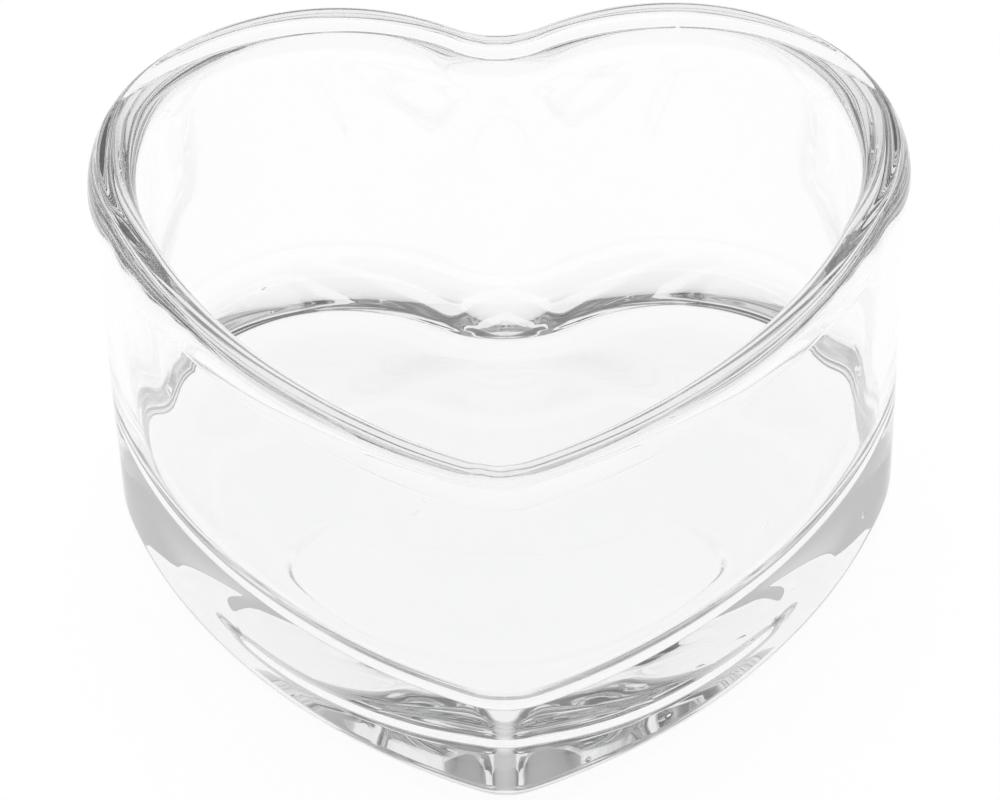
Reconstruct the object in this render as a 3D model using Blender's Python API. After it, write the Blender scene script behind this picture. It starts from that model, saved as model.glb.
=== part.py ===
"""Heart-shaped open glass dish, pressed in one piece.

Metres, +Z up, the heart's point towards -Y, origin on the table under the middle of the dish.
The wall is a stack of heart outlines, and every outline is the same heart moved inwards by some distance.
"""

import math

import bpy
import numpy as np

# Overall sizes, millimetres
WIDTH = 90.0
DEPTH = 80.0
HEIGHT = 50.5

# Heart outline of the rim, millimetres
LOBE_RADIUS = 26.5
FLANK_RADIUS = 75.0
POINT_RADIUS = 8.8
CLEFT_RADIUS = 8.2

# Wall and rounded lip, millimetres
WALL = 5.6
LIP_OUTER_REACH = 1.6
LIP_OUTER_DROP = 3.9
LIP_INNER_DROP = 4.7
LIP_OVERHANG = 0.35
LIP_STEP = 0.6

# Base, millimetres
BASE_THICKNESS = 11.4
OUTER_TAPER = 1.3
INNER_TAPER = 0.5
FLOOR_FILLET = 6.0
FOOT_REACH = 7.2
FOOT_RISE = 4.6

# Shallow round recess under the base, which runs out into the cleft, millimetres
RECESS_RADIUS = 26.5
RECESS_CENTRE_BACK = 8.8
RECESS_DEPTH = 0.8
RECESS_EDGE = 1.0
RECESS_SHARE = 0.95

# The hollow's own point is blunter than a plain inward copy of the outside would be
INNER_POINT_RADIUS = 6.4
LEAST_POINT_RADIUS = 1.6

# Spans along half of the outline: cleft, lobe, flank, point
ARC_SPANS = (5, 22, 12, 6)

# Spans along the section
FOOT_SPANS = 7
WALL_SPANS = 4
LIP_SPANS = 6
FILLET_SPANS = 8

MM = 0.001


def heart_centres():
    """Centres of the four arcs of the right half: cleft, lobe, flank and point."""
    lobe = np.array([WIDTH / 2 - LOBE_RADIUS, 0.0])
    point = np.array([0.0, LOBE_RADIUS - DEPTH + POINT_RADIUS])
    to_lobe = FLANK_RADIUS - LOBE_RADIUS
    to_point = FLANK_RADIUS - POINT_RADIUS
    gap = math.dist(lobe, point)
    along = (point - lobe) / gap
    step = (to_lobe**2 - to_point**2 + gap**2) / (2 * gap)
    side = math.sqrt(to_lobe**2 - step**2)
    flank = lobe + step * along - side * np.array([-along[1], along[0]])
    if flank[0] > lobe[0]:
        flank = lobe + step * along + side * np.array([-along[1], along[0]])
    cleft = np.array([0.0, math.sqrt((LOBE_RADIUS + CLEFT_RADIUS) ** 2 - lobe[0] ** 2)])
    return cleft, lobe, flank


def bearing(vector):
    """Direction of a vector as an angle from +X."""
    return math.atan2(vector[1], vector[0])


def arc(centre, radius, start, end, spans):
    """Points along an arc, without its last one, which begins the next arc."""
    turn = start + (end - start) * np.arange(spans) / spans
    return np.column_stack([centre[0] + radius * np.cos(turn), centre[1] + radius * np.sin(turn)])


def heart(inset, point_radius):
    """Closed heart outline moved inwards by inset, with a point of its own radius, centred on the dish."""
    cleft, lobe, flank = heart_centres()
    reach = FLANK_RADIUS - inset - point_radius
    point = np.array([0.0, flank[1] - math.sqrt(reach**2 - flank[0] ** 2)])
    lobe_start = bearing(cleft - lobe)
    lobe_end = bearing(lobe - flank)
    flank_end = bearing(point - flank)
    half = np.vstack(
        [
            arc(cleft, CLEFT_RADIUS + inset, -math.pi / 2, bearing(lobe - cleft), ARC_SPANS[0]),
            arc(lobe, LOBE_RADIUS - inset, lobe_start, lobe_end, ARC_SPANS[1]),
            arc(flank, FLANK_RADIUS - inset, lobe_end, flank_end, ARC_SPANS[2]),
            arc(point, point_radius, flank_end, -math.pi / 2, ARC_SPANS[3]),
            [[0.0, point[1] - point_radius]],
        ]
    )
    outline = np.vstack([half, (half[::-1] * [-1, 1])[1:-1]])
    outline[:, 1] += DEPTH / 2 - LOBE_RADIUS
    return outline


def outer_section():
    """Inset and height down the outside, from the table up to the top of the lip."""
    foot = [math.pi / 2 * k / FOOT_SPANS for k in range(FOOT_SPANS + 1)]
    low = LIP_OVERHANG + OUTER_TAPER
    steps = [(low + FOOT_REACH * (1 - math.sin(a)), FOOT_RISE * (1 - math.cos(a))) for a in foot]
    crease = HEIGHT - LIP_OUTER_DROP - LIP_STEP
    for k in range(1, WALL_SPANS + 1):
        share = k / WALL_SPANS
        steps.append((low - OUTER_TAPER * share, FOOT_RISE + (crease - FOOT_RISE) * share))
    lip = [math.pi / 2 * k / LIP_SPANS for k in range(LIP_SPANS + 1)]
    for a in lip:
        steps.append((LIP_OUTER_REACH * (1 - math.cos(a)), HEIGHT - LIP_OUTER_DROP * (1 - math.sin(a))))
    return steps


def inner_section():
    """Inset and height down the inside, from the top of the lip to the flat of the hollow's floor."""
    reach = WALL - LIP_OUTER_REACH
    lip = [math.pi / 2 * k / LIP_SPANS for k in range(1, LIP_SPANS + 1)]
    steps = [
        (LIP_OUTER_REACH + reach * math.sin(a), HEIGHT - LIP_INNER_DROP * (1 - math.cos(a)))
        for a in lip
    ]
    top = HEIGHT - LIP_INNER_DROP
    bottom = BASE_THICKNESS + FLOOR_FILLET
    for k in range(1, WALL_SPANS + 1):
        share = k / WALL_SPANS
        steps.append((WALL + INNER_TAPER * share, top + (bottom - top) * share))
    fillet = [math.pi / 2 * k / FILLET_SPANS for k in range(1, FILLET_SPANS + 1)]
    for a in fillet:
        inset = WALL + INNER_TAPER + FLOOR_FILLET * (1 - math.cos(a))
        steps.append((inset, bottom - FLOOR_FILLET * math.sin(a)))
    return steps


def outer_point(inset):
    """The outside's point tightens as the outline moves in, down to a small radius."""
    return max(POINT_RADIUS - inset, LEAST_POINT_RADIUS)


def inner_point(inset):
    """The hollow's point: blends from the lip's crest to its own radius, then tightens with the inset."""
    crest = outer_point(LIP_OUTER_REACH)
    share = min((inset - LIP_OUTER_REACH) / (WALL - LIP_OUTER_REACH), 1.0)
    blended = crest + (INNER_POINT_RADIUS - crest) * share
    return max(blended - max(inset - WALL, 0.0), LEAST_POINT_RADIUS)


def clear_of_recess(outline, height):
    """Heights of an outline under the dish, lifted where it runs through the round recess."""
    away = np.hypot(outline[:, 0], outline[:, 1] - RECESS_CENTRE_BACK)
    lift = RECESS_DEPTH * np.clip((RECESS_RADIUS - away) / RECESS_EDGE, 0.0, 1.0)
    return np.maximum(height, lift)


def recess_rings(outline):
    """Two outlines of the recess under the base: the edge of its roof, then its edge at the table."""
    centre = np.array([0.0, RECESS_CENTRE_BACK])
    spokes = outline - centre
    lengths = np.hypot(spokes[:, 0], spokes[:, 1])
    reach = np.minimum(RECESS_RADIUS, RECESS_SHARE * lengths)
    edge = centre + spokes * (reach / lengths)[:, None]
    roof = centre + spokes * ((reach - RECESS_EDGE) / lengths)[:, None]
    return [
        np.column_stack([roof, np.full(len(roof), RECESS_DEPTH)]),
        np.column_stack([edge, clear_of_recess(edge, 0.0)]),
    ]


def build_dish():
    """Skins the stacked outlines and closes the recessed underside and the flat floor of the hollow."""
    foot_inset = outer_section()[0][0]
    rings = recess_rings(heart(foot_inset, outer_point(foot_inset)))
    for inset, height in outer_section():
        outline = heart(inset, outer_point(inset))
        rings.append(np.column_stack([outline, clear_of_recess(outline, height)]))
    for inset, height in inner_section():
        outline = heart(inset, inner_point(inset))
        rings.append(np.column_stack([outline, np.full(len(outline), height)]))
    around = len(rings[0])
    middle = (0.0, RECESS_CENTRE_BACK)
    under = np.array([[*middle, RECESS_DEPTH]])
    floor = np.array([[*middle, BASE_THICKNESS]])
    points = np.vstack(rings + [under, floor]) * MM
    faces = []
    for level in range(len(rings) - 1):
        for k in range(around):
            a = level * around + k
            b = level * around + (k + 1) % around
            faces.append((a, a + around, b + around, b))
    last = (len(rings) - 1) * around
    for k in range(around):
        after = (k + 1) % around
        faces.append((len(points) - 2, k, after))
        faces.append((len(points) - 1, last + after, last + k))
    mesh = bpy.data.meshes.new("glass_dish")
    mesh.from_pydata(points.tolist(), [], faces)
    mesh.shade_smooth()
    dish = bpy.data.objects.new("glass_dish", mesh)
    bpy.context.scene.collection.objects.link(dish)
    return dish


def clear_glass():
    """Clear soda-lime glass with a fire-polished surface."""
    material = bpy.data.materials.new("clear_glass")
    material.use_nodes = True
    shader = material.node_tree.nodes["Principled BSDF"]
    shader.inputs["Base Color"].default_value = (0.95, 0.97, 0.96, 1.0)
    shader.inputs["Roughness"].default_value = 0.03
    shader.inputs["Transmission Weight"].default_value = 1.0
    shader.inputs["IOR"].default_value = 1.51
    return material


for old in list(bpy.data.objects):
    bpy.data.objects.remove(old, do_unlink=True)

dish = build_dish()
dish.data.materials.append(clear_glass())
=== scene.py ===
import math

import bpy
import numpy as np
from mathutils import Matrix, Vector


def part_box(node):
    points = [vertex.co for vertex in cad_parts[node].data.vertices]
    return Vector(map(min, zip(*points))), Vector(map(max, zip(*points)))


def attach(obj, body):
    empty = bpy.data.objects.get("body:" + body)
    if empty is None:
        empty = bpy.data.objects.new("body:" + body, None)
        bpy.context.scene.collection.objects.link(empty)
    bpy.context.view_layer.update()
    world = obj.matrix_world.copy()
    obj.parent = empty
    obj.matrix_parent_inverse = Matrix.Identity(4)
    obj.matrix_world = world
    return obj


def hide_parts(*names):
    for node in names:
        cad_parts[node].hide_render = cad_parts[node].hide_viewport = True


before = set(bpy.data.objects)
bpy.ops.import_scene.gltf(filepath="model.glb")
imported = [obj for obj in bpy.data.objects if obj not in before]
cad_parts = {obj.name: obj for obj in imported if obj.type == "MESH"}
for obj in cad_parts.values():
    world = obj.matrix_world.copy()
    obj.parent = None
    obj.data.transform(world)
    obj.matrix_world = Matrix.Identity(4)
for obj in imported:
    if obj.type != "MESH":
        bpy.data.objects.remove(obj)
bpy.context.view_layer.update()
print("frame loaded:", sorted(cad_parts))

low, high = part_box("glass_dish")
width = high.x - low.x
depth = high.y - low.y
height = high.z - low.z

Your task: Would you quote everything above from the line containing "0.97, 0.96, 1.0)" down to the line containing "if empty is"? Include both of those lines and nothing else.

In response:
    shader.inputs["Base Color"].default_value = (0.95, 0.97, 0.96, 1.0)
    shader.inputs["Roughness"].default_value = 0.03
    shader.inputs["Transmission Weight"].default_value = 1.0
    shader.inputs["IOR"].default_value = 1.51
    return material


for old in list(bpy.data.objects):
    bpy.data.objects.remove(old, do_unlink=True)

dish = build_dish()
dish.data.materials.append(clear_glass())
=== scene.py ===
import math

import bpy
import numpy as np
from mathutils import Matrix, Vector


def part_box(node):
    points = [vertex.co for vertex in cad_parts[node].data.vertices]
    return Vector(map(min, zip(*points))), Vector(map(max, zip(*points)))


def attach(obj, body):
    empty = bpy.data.objects.get("body:" + body)
    if empty is None:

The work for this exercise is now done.